- Exercise prompt: Give back exactly the lines that run from the beginning of the entries to the line containing "# type, is made", both included, and nothing else.

- Dataset records:
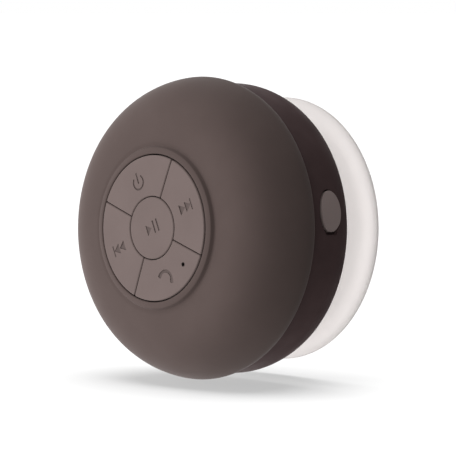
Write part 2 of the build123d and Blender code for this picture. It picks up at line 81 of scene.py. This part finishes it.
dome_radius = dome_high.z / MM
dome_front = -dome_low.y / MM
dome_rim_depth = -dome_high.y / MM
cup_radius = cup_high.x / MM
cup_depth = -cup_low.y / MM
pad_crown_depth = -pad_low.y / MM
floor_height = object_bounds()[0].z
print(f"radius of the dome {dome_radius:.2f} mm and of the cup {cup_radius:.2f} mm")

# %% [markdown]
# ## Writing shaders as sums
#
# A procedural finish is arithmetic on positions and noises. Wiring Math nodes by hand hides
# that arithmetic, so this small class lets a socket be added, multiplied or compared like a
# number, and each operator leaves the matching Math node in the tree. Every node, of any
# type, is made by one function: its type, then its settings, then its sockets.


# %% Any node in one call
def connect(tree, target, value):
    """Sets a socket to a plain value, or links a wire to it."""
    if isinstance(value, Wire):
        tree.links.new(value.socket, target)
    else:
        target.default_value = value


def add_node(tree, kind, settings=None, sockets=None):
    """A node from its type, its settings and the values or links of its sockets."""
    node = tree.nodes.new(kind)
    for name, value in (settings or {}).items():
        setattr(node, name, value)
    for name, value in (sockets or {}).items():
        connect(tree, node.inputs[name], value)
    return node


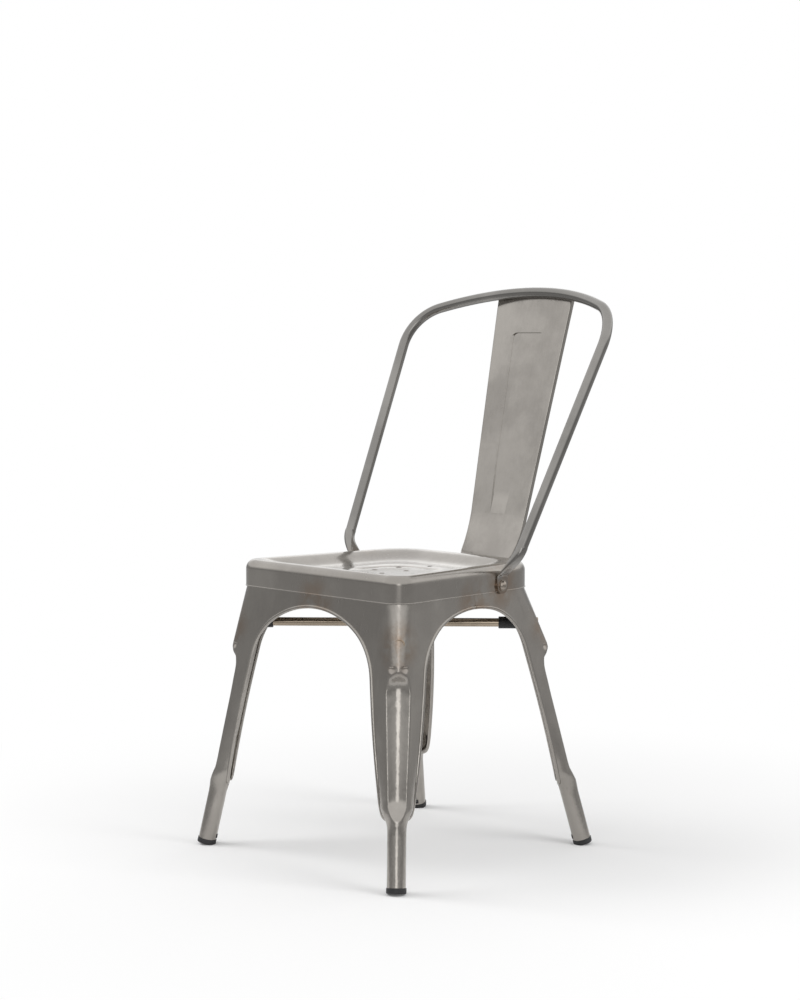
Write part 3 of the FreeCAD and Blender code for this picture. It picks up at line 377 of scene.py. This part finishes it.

- Reply:
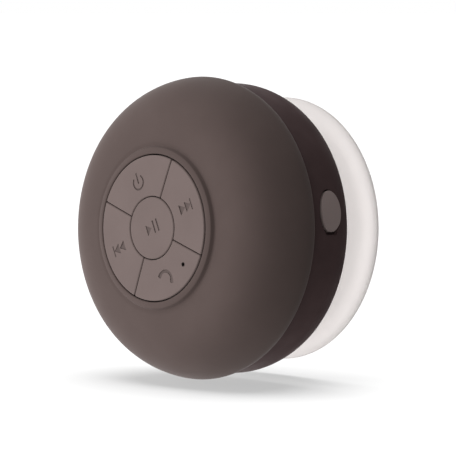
Write part 2 of the build123d and Blender code for this picture. It picks up at line 81 of scene.py. This part finishes it.
dome_radius = dome_high.z / MM
dome_front = -dome_low.y / MM
dome_rim_depth = -dome_high.y / MM
cup_radius = cup_high.x / MM
cup_depth = -cup_low.y / MM
pad_crown_depth = -pad_low.y / MM
floor_height = object_bounds()[0].z
print(f"radius of the dome {dome_radius:.2f} mm and of the cup {cup_radius:.2f} mm")

# %% [markdown]
# ## Writing shaders as sums
#
# A procedural finish is arithmetic on positions and noises. Wiring Math nodes by hand hides
# that arithmetic, so this small class lets a socket be added, multiplied or compared like a
# number, and each operator leaves the matching Math node in the tree. Every node, of any
# type, is made by one function: its type, then its settings, then its sockets.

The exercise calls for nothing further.